Attualità
Chi ha paura delle parole?
La lingua è bella perché è democratica: evolve con noi, risponde alle nostre esigenze, accoglie termini da altre culture quando necessario. Non c’è nulla di male nel mutamento linguistico, purché ci aiuti a comunicare
di Alessandro Andrea Argeri
“’Dissa’ non si può proprio leggere e ‘dissing’ nemmeno. Perché non torniamo a dare un nome sensato e nella nostra lingua ai fenomeni che avvengono nel nostro Paese? È orribile questo utilizzo a tutti i costi della lingua inglese”, ironia della sorte, il commento arriva da un profilo italiano ma con nome inglese.
“Eppure hamburger lo chiami hamburger”, risponde un altro utente. Parte la disputa linguistica. Dall’alto dei cieli Pietro Bembo si domanda se il giorno in cui ha iniziato a scrivere le “Prose della Volgar Lingua” davvero non avesse nulla di meglio da fare.

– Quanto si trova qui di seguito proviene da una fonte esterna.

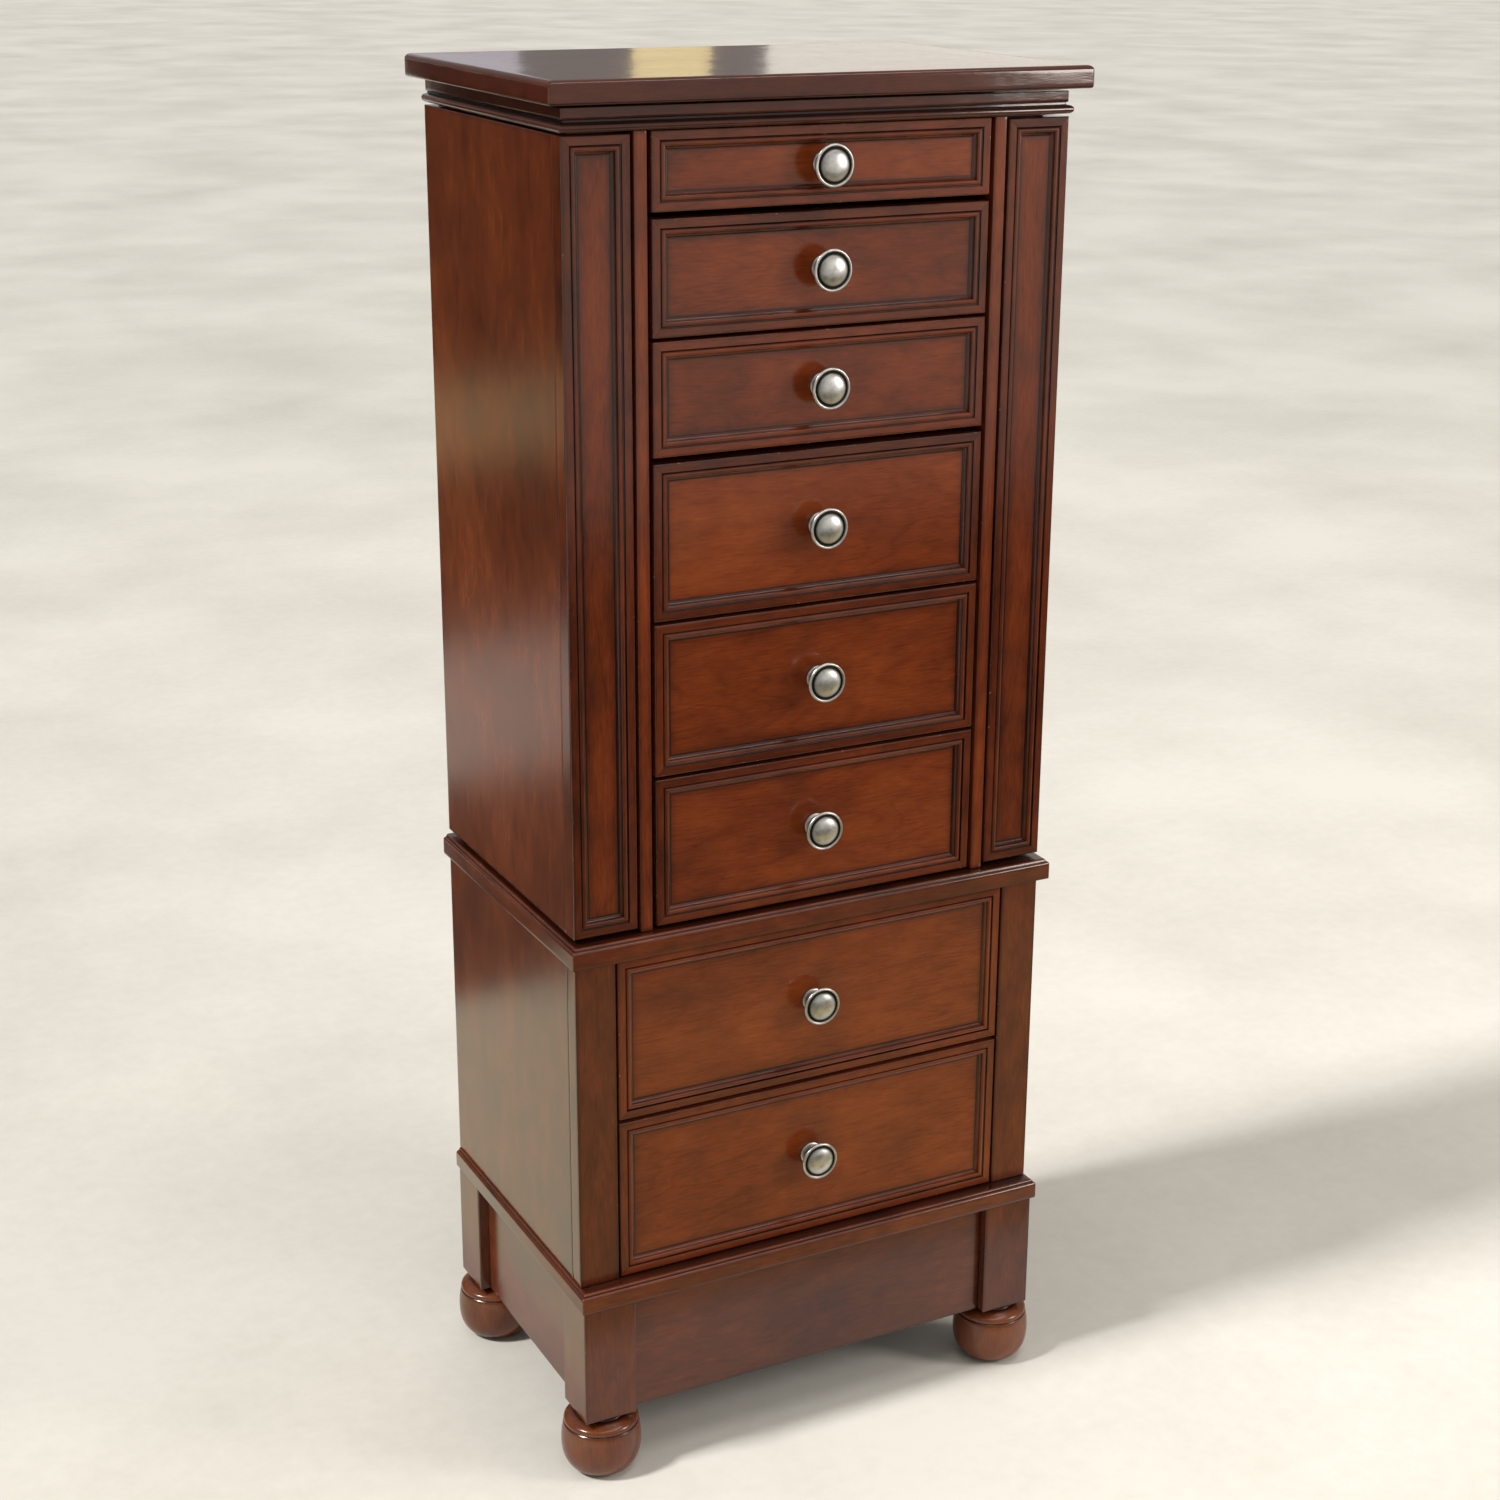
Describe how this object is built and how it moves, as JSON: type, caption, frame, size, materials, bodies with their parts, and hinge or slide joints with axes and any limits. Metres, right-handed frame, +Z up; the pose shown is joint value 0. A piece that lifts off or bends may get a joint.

Un po’ di chiarezza allora. “Dissing” è un calco semantico importato dall’inglese per indicare un termine non presente nella lingua italiana. Noi potremmo usare una perifrasi, come “faida tra rapper” o altro, ma sarebbe poco calzante perché non comprenderebbe tutte le altre sfaccettature, ad esempio il litigio o il semplice sparlare in pubblico. In ogni caso, qualsiasi lingua tende alla semplificazione, quindi utilizzare una sola parola al posto di un’intera frase è sicuramente più funzionale nella comunicazione. È un male inglesizzare a tutti i costi l’italiano, ad esempio quando negli annunci di lavoro leggiamo “sales assistant” per “addetto vendite”, mentre è utile se ci aiuta a comunicare meglio idee mancanti nella nostra cultura, perché il “dissing” è nato nel mondo anglosassone, proprio come “hamburger” in Germania.
Veniamo ora a una questione spesso controversa: l’inclusione linguistica. Importare o creare una nuova parola nel vocabolario non è questione di “inclusività” o “mix” di lingue; semplicemente un termine straniero, dicasi anche “forestierismo”, viene adottato da un’altra lingua quando questa non ha il corrispettivo perché così facilità la comunicazione. Per lo stesso criterio gli inglesi hanno dovuto importare il nostro “pizza” anziché dire “massa di farina rotonda con pomodoro”.
Non c’è nulla di male nel mutamento linguistico, purché ci aiuti a comunicare. Si potrebbe pensare di sopperire “dissing” con “insultare pesantemente”, tuttavia sarebbe poco funzionale in quanto ricorrere a una parola è comunque più semplice, nonché veloce, di due, tre o più dal punto di vista sia comunicativo, nel caso del parlante, sia cognitivo per quanto riguarda l’ascoltatore. La lingua, dopotutto, è un sistema economico, la sua evoluzione non può essere controllata; l’unico criterio di validità di qualsiasi innovazione è il numero di parlanti da cui questa è adottata. Una prova pratica: quando importiamo un nuovo termine nella nostra lingua, possiamo constatarne l’utilità dal forte utilizzo. In altre parole, se funziona ed è propedeutico alla comunicazione, allora è giusto. La lingua è bella perché è democratica: evolve con noi, risponde alle nostre esigenze, accoglie termini da altre culture quando necessario. Invece di temere questo cambiamento, dovremmo accoglierlo come segno di vitalità culturale.